Conservative Party Headquarters, 1987. A week before election day I was Margaret Thatcher’s chief-of-staff. She was about to win a record third election but Maggie had been persuaded by a combination of a rogue opinion poll and uncharacteristic nervousness that she might lose. She hadn’t slept properly for days, had a raging toothache and insisted that someone else should suffer. That someone was me. On a day that became known as ‘Wobble Thursday’ she stormed, she blew up a tempest, she was brutally unfair. Her metaphorical handbag swung at me time and again. I was about to become another footnote in history. When we left the room, that wise old owl and Deputy Prime Minister, Willie Whitelaw, rolled his eyes and declared, ‘That is a woman who will never fight another election.’ He’d spotted the seeds of self-destruction that all too soon would become apparent to the entire world. As I sat beside my swimming pool, Willie’s words were still ringing in my ear. I reached for my pen and my bottle of wine. Three bottles later I thought I had found my character –his initials would be FU –and a plot. About getting rid of a prime minister. So Francis Urquhart and House of Cards was born.

Here 25 years later and in France, Dugain tells us that the state of the political machine has become more extreme but that due to a certain deference in the media, wealth and power are free to act together in total impunity:

‘In France we think we are a large democracy able to give lessons to the whole world, but the reverence shown towards power is still such that nobody dares to talk.
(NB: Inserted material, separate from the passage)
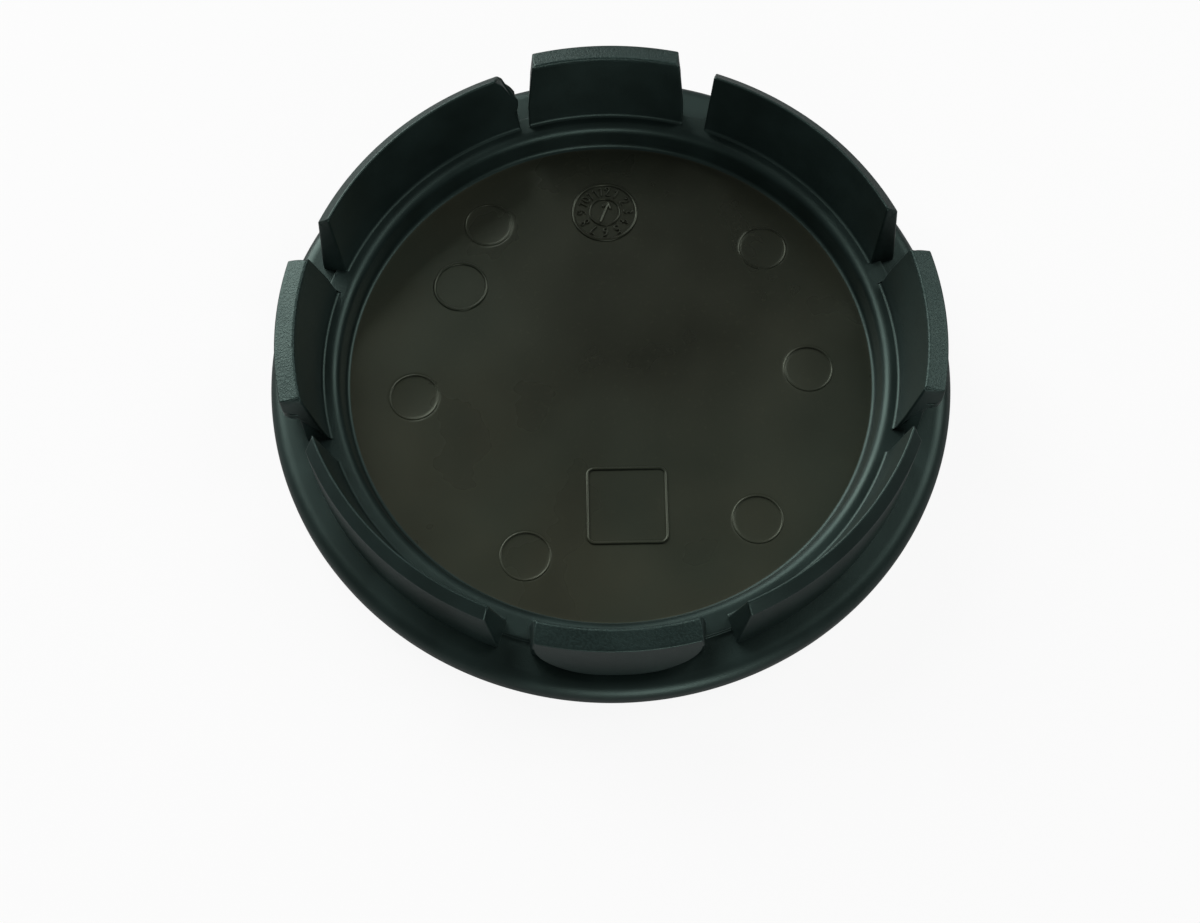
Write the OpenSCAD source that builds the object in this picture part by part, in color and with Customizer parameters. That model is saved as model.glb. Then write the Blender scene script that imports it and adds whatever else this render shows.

It’s got to a point where certain journalists have got to saying that the only way to expose What is really going on in our politico-industrial class is through the novel, which remains the only method of expression which is almost free from attack.’***

So having set the scene, into the review. L’emprise is part of my French lit targets for 2016.

We follow from the start the battle between the two right wing opposition politicians, Launay the lifetime politician who has worked hard throughout his career to stay clean and his rival Lubiak who has captured all of his parties illegal type funding but has ensured that everything is handled offshore to avoid traceability. Lubiak is in politics for personal enrichment and had powerful foreign backers. Launay under pressure proposes at one point that should Lubiak desist in his idea of a party primary then he Launay would pledge to only do one term in power. His advisor analyses this and as such delivers an indictement of modern politics

‘- If I were him I’d say no.
– Why?
– The country is sinking, slowly and durably. The conservative forces are so strong that nobody can put things right in five years. Therefore even if you do well, the people will reject you at the end of your five year term. And if Lubiak is in your slipstream, he will suffer the same fate…..He will try to destroy you without hurting the party. The principal of the neutron bomb.’***

This takes place against a background of fusioning of the French electrical distribution company, La Française d’électricité, and the nuclear power company, Arlena, including the replacement of the female head of Arlena, mirroring actual events in France.

Other events closely resemble actual  happenings in France, fishing boats sunk by submarines, the installation of incinerators amid rumours of corruption that emit large quantities of dioxins dangerous for people living nearby etc. In conclusion, a novel whose background has enough recognisable events to enhance the believability of the main story.

Of course as this is a trilogy, there is a winner, but as this is politics, no one wins without leaving some of their soul along the way with debts that will be called in later. What you mean? Our politicians don’t belong entirely to themselves when they arrive in power?